A nonprofit Kentucky health insurer created under Obamacare is shutting down because of staggering losses and not enough money from the healthcare law.
Kentucky Health Cooperative said Friday that it would not offer health insurance plans during open enrollment on Kentucky’s state-run marketplace. Conservatives said the shutdown is indicative of growing problems with Obamacare, as Kentucky’s co-op was the fifth to close its doors.
The cooperative, created under Obamacare to offer insurance to enrollees, said that losses started to mount and couldn’t be overcome. A big problem is that the co-op had trouble paying out claims.
“Kentucky Health Cooperative has paid millions of dollars in claims on behalf of our members,” Jennings said.
The problem is that the cooperative was popular and many of the new members hadn’t received health insurance. That led to a pent-up demand for health services, which created millions in claims, the co-op said.
In 2014, the co-op’s losses were about $50 million but slowed to $4 million in the first half of 2015, the company said.
“We were on track to reverse direction and begin operating in the black, and we expected this to come about in 2016,” interim CEO Glenn Jennings said.
But last week the co-op and other insurers found they would receive less money from the federal government this year to help pay for the sickest customers.
The federal government doled out $362 million to insurers to help cover the costs of older, sicker Americans. The reason is the risk corridor payment program didn’t bring in as much money as expected.

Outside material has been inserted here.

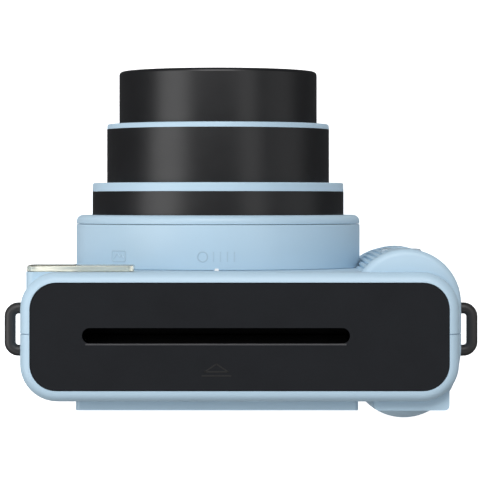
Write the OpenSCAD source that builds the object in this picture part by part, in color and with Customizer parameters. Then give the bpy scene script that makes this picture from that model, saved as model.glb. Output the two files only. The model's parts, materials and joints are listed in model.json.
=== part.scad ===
// Instant camera with a three-stage telescoping lens, in millimetres.
// Z is up, the lens looks along -Y, and the origin is the centre of the bottom face.

/* [Body] */
// Width of the main case
case_w = 129.6; // [129:0.1:131]
// Depth of the main case, front face to back face
case_d = 38.2; // [38.2:0.1:39]
// Height of the main case
case_h = 118.6; // [118.6:0.1:120]
// Plan radius of the case corners
case_corner_r = 11; // [9:0.5:12]
// Radius of the top and bottom edges
case_edge_r = 3.1; // [2:0.1:3.5]
// Wall thickness of the covers
wall = 2; // [1.8:0.1:2.2]

/* [Grip column] */
// Plan radius of the grip column
grip_r = 16.2; // [15.8:0.1:16.4]
// Height of the top of the grip column
grip_top = 114; // [113:0.5:115]
// Number of grooves in the hand grip
grip_grooves = 19; // [10:1:19]

/* [Lens] */
// Height of the lens axis
lens_z = 53; // [53:0.5:54]
// Outer radius of the mode ring
ring_r = 45; // [44.5:0.1:45]
// Length of the inner barrel
inner_length = 20.65; // [19:0.05:20.65]

/* [Film exit] */
// Length of the slot that the print comes out of
slot_w = 78.9; // [76:0.1:79]
// Width of the slot across the case
slot_d = 4.6; // [4.4:0.1:4.8]
// Radius of the two film rollers
roller_r = 4.2; // [4:0.05:4.2]

/* [Hidden] */
$fn = 96;

BLUE = "lightsteelblue";
BLACK = "dimgray";
STEEL = "silver";
GLASS = "lightcyan";
eps = 0.01;

case_x = 0.4;
front_y = -case_d / 2;
back_y = case_d / 2;
split_y = -1;
seam_w = 0.25;
seam_depth = 0.45;
lens_x = 7.3;

// Top panel and the slot in it
panel_w = 123.5;
panel_d = 31.8;
panel_y = -0.1;
panel_z = 117;
panel_t = 1.3;
slot_x = 7.35;
slot_y = -0.4;
cavity_top = 115.8;

// Grip column: two plan circles joined by straight sides
grip_x = -49.1;
grip_front_y = -9.7;
grip_rear_y = 9;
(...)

The payments are determined through a mathematical formula that compares claims and premiums. Last year, payment requests by issuers exceed their charges, the Centers for Medicare and Medicaid Services said.
The insurers had requested nearly $3 billion.
Kentucky’s co-op received $9.7 million, when it asked for $77 million.
The co-op said Friday that it would continue to meet its financial obligations. It serves about 51,000 members but will stop providing services Dec. 31.
The agency, which implements Obamacare, told the Washington Examiner that it is working with “Kentucky officials to do everything possible to make sure consumers stay covered.”
The agency said that it knew not all co-ops, as start-ups, would succeed and the lower risk-corridor payment for Kentucky may have led to solvency concerns. Administration officials pledged to work with insurers and co-ops that were having solvency issues.
Conservatives pounced on the shutdown, with Kentucky Sen. Mitch McConnell saying it is evidence of a “poorly conceived, badly executed law.”
“Despite repeated Obama administration bailout attempts, this is the latest in a string of broken promises,” the Senate majority leader said.
Kentucky isn’t the only state to lose its co-op. New York was forced to shut down its co-op, the largest in the nation, late last month due to financial problems.
Other states that shut down their co-ops include Iowa, Louisiana and Nevada.